Introduced by Sandi Toksvig
Review by Karen Langley
Fifty years ago, in the heat of the second wave of women’s liberation, a revolutionary feminist publishing house was formed by Carmen Callil and a group of like-minded women. To celebrate their anniversary this year, that publisher, Virago Press, have released an anthology of new fictions, all of which celebrate and set out to reclaim the various derogatory terms which have been applied to strong-minded women over the years. The result is an exhilarating collection of works which demonstrates the wide range of women’s writing as well as pushing the boundaries of fiction in a fascinating way. The book is Furies: Stories of the wicked, wild and untamed and it’s a worthy volume to mark 50 years of being in the vanguard of feminist publishing.
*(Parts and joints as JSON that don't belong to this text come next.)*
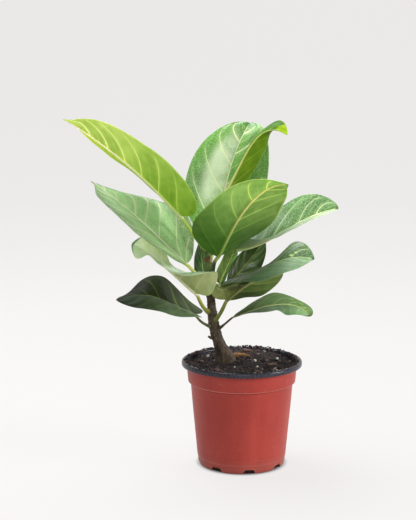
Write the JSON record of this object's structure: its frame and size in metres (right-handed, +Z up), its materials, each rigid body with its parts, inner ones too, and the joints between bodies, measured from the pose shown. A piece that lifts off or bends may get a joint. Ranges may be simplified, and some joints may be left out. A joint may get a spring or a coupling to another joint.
{
  "type": "potted ficus",
  "caption": "Young banyan fig with broad oval leaves on one leaning woody stem, in a round tapered nursery pot filled with potting mix.",
  "frame": {"origin": "centre of the pot's flat underside, on the pot's axis", "axes": "+Z up along the pot's axis, the plant's front faces -Y, +X to the right seen from the front"},
  "size_m": [0.3345, 0.2007, 0.4336],
  "materials": {
    "pot_plastic": "satin terracotta-red outside, black inside and at the rim",
    "potting_mix": "rough, dark brown",
    "stem_bark": "rough bark, turning green towards the top",
    "leaf": "waxy upper side, paler matt underside",
    "dried_stipule": "dry and papery",
    "bark_chip": "rough",
    "perlite": "matt, porous"
  },
  "bodies": {
    "root": {"pot": "pot_plastic", "potting_mix": "potting_mix", "stem": "stem_bark", "leaf_01": "leaf", "leaf_02": "leaf", "leaf_03": "leaf", "leaf_04": "leaf", "leaf_05": "leaf", "leaf_06": "leaf", "leaf_07": "leaf", "leaf_08": "leaf", "leaf_09": "leaf", "leaf_10": "leaf", "leaf_11": "leaf", "leaf_12": "leaf", "leaf_13": "leaf", "leaf_14": "leaf", "stipule_scrap": "dried_stipule", "stipule_flake": "dried_stipule", "bark_chip_1": "bark_chip", "bark_chip_2": "bark_chip", "bark_chip_3": "bark_chip", "bark_chip_4": "bark_chip", "bark_chip_5": "bark_chip", "bark_chip_6": "bark_chip", "perlite_1": "perlite", "perlite_2": "perlite", "perlite_3": "perlite", "perlite_4": "perlite"}
  },
  "joints": []
}
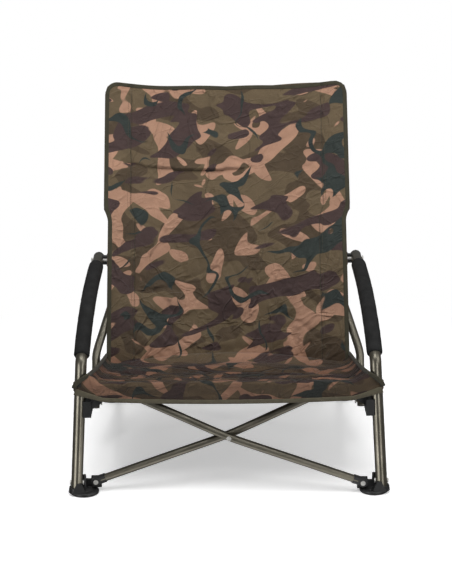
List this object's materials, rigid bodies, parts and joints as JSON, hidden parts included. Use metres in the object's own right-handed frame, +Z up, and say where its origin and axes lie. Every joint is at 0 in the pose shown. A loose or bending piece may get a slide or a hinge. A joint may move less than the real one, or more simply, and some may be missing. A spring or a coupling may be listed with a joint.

For this celebratory work, Virago have drawn on an impressive array of authors to explore the topic of damaging words. There’s a feeling, with terms of abuse, that if they’re reclaimed from the oppressors, re-appropriated and used by those abused, the words lose their power; certainly that’s often been the case with the N-word, which has been taken back and used by those of colour. It can be empowering to defuse these words by using them yourself – I’ve been known to refer to myself cheerfully as an old bag or old bat – but there’s no doubt that the terms can still hurt. So reading through these stories was sobering, often uplifting, and of course inspirational.
The collection opens with the marvellous Margaret Atwood who brings humour to her tale Siren, in which the Liminal Beings Knitting Circle attempts to be inclusive and allow all its members to co-exist peacefully. It’s clever and entertaining and laced with Atwood’s wonderfully dry wit. In Termagant, Emma Donoghue explores the real life Kathlyn Oliver, speculating on her inability to settle to marriage after the war, her eloquent letter writing on a number of revolutionary topics, and her search for a companion of her own sex.
Truth be told, there were some of these words that I’d be happy to take on and acknowledge – Warrior, Fury, Tygress and of course Virago – but some which still hold associations long used to put down women. Wench and Hussy deny women’s rights to free sexuality; Spitfire and She-Devil try to force them into quietness and acceptance; Muckraker and Harridan imply nastiness. And there is Churail, the title of Kamila Shamsie’s story, which is an Urdu word referring to a kind of vengeful spirit, often portrayed as an ugly old woman who disguises herself as a beautiful young one and lures men to their doom. On the other hand, Helen Oyeyemi’s Vituperator takes us into very modern territory, covering an AI system which is designed to troll specific individuals who need to be toughened up to deal with online hassle…
We set off and my fragile mother put her foot down hard on the accelerator and I realised, sitting in the passenger seat, with that sudden acute revelation of someone’s inner character that you only get when you’re a passenger and they’re driving, something else unsayable out loud so as not to disempower the knowing – that my mother wasn’t just a great driver, she was a fearless person in the world, a woman fazed by nothing. (Spitfire, Ali Smith)
One fascinating aspect of this stimulating collection is the sheer variety of styles used by the authors; some are relatively straightforward narratives, some complex and experimental (such as Kirsty Logan’s Wench), and there is even a short graphic piece She-Devil by Eleanor Crewes which is a rather unnerving exploration of a toxic mother-daughter relationship. Ali Smith’s Spitfire is a different look at a mother, where the narrator realises there is much about her parents she’ll never know, with their memories of wartime often being filtered or unsaid. I’ve just mentioned a few of the highlights in this collection, but really it’s an exemplary anthology, full of riches.
Furies is introduced by Sandi Toksvig, herself a witty and inspirational character, and the book is a fascinating read from start to finish; bracing, brilliant and rousing, the stories explore women’s lives and experiences through the lenses of the insults aimed at them. As well as being a reminder that we should try not to let words hurt us, they also allow us to embrace the language and turn it back upon the abusers. The one word I was perhaps surprised not to see featured was witch, which has been an incredibly harmful term to be flung at women over the centuries. Nevertheless, Furies is a wonderful and very powerful collection of works by some excellent authors and the perfect way to mark the anniversary of an innovative publishing house which changed the landscape for women’s writing.
Karen Langley blogs at kaggsysbookishramblings and hopes Virago continue for another 50 years! (www.kaggsysbookishramblings.wordpress.com)
Furies (Virago , 2023). 978-0349017143. 304pp., hardback.